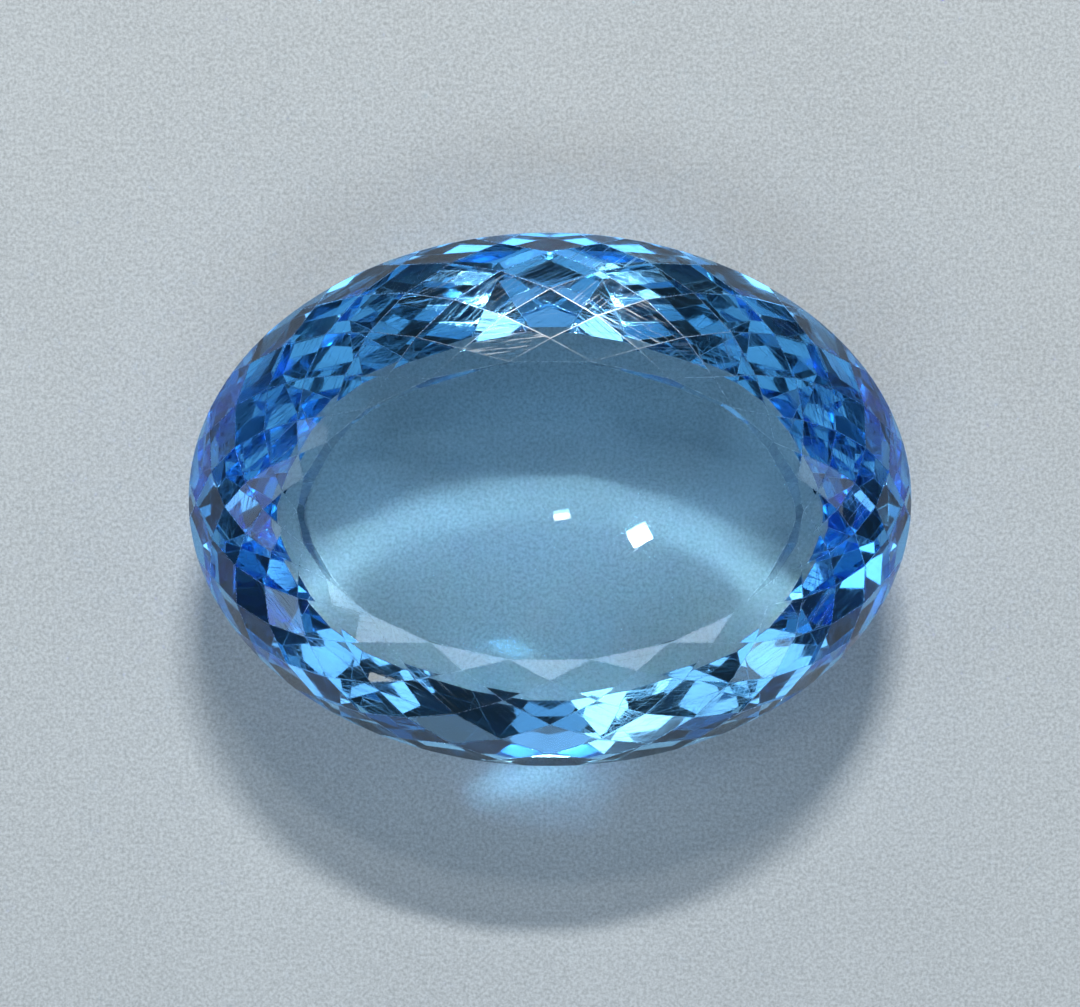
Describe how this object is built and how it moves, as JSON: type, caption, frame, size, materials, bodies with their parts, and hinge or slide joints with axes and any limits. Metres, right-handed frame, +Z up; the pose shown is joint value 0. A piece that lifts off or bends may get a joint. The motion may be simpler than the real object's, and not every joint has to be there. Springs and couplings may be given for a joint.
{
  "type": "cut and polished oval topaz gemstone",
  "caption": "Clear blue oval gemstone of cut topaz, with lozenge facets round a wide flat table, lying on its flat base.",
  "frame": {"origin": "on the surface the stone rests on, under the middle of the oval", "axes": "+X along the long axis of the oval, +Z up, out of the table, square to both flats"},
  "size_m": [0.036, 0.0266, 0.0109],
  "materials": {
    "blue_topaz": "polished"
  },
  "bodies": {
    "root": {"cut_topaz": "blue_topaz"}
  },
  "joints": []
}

|---|

# [Written exercise]
Recopy all the lines exactly as they appear.

# [Result of this task]
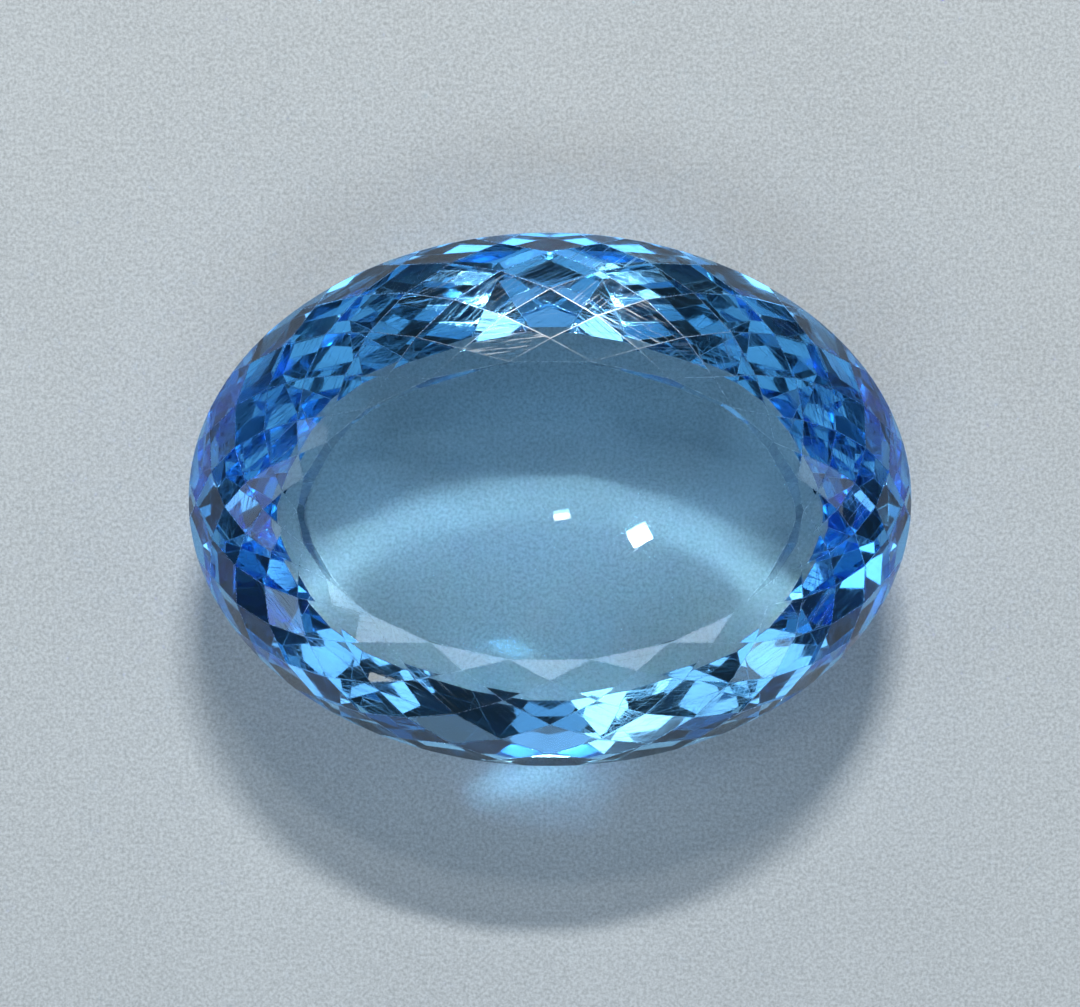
Describe how this object is built and how it moves, as JSON: type, caption, frame, size, materials, bodies with their parts, and hinge or slide joints with axes and any limits. Metres, right-handed frame, +Z up; the pose shown is joint value 0. A piece that lifts off or bends may get a joint. The motion may be simpler than the real object's, and not every joint has to be there. Springs and couplings may be given for a joint.
{
  "type": "cut and polished oval topaz gemstone",
  "caption": "Clear blue oval gemstone of cut topaz, with lozenge facets round a wide flat table, lying on its flat base.",
  "frame": {"origin": "on the surface the stone rests on, under the middle of the oval", "axes": "+X along the long axis of the oval, +Z up, out of the table, square to both flats"},
  "size_m": [0.036, 0.0266, 0.0109],
  "materials": {
    "blue_topaz": "polished"
  },
  "bodies": {
    "root": {"cut_topaz": "blue_topaz"}
  },
  "joints": []
}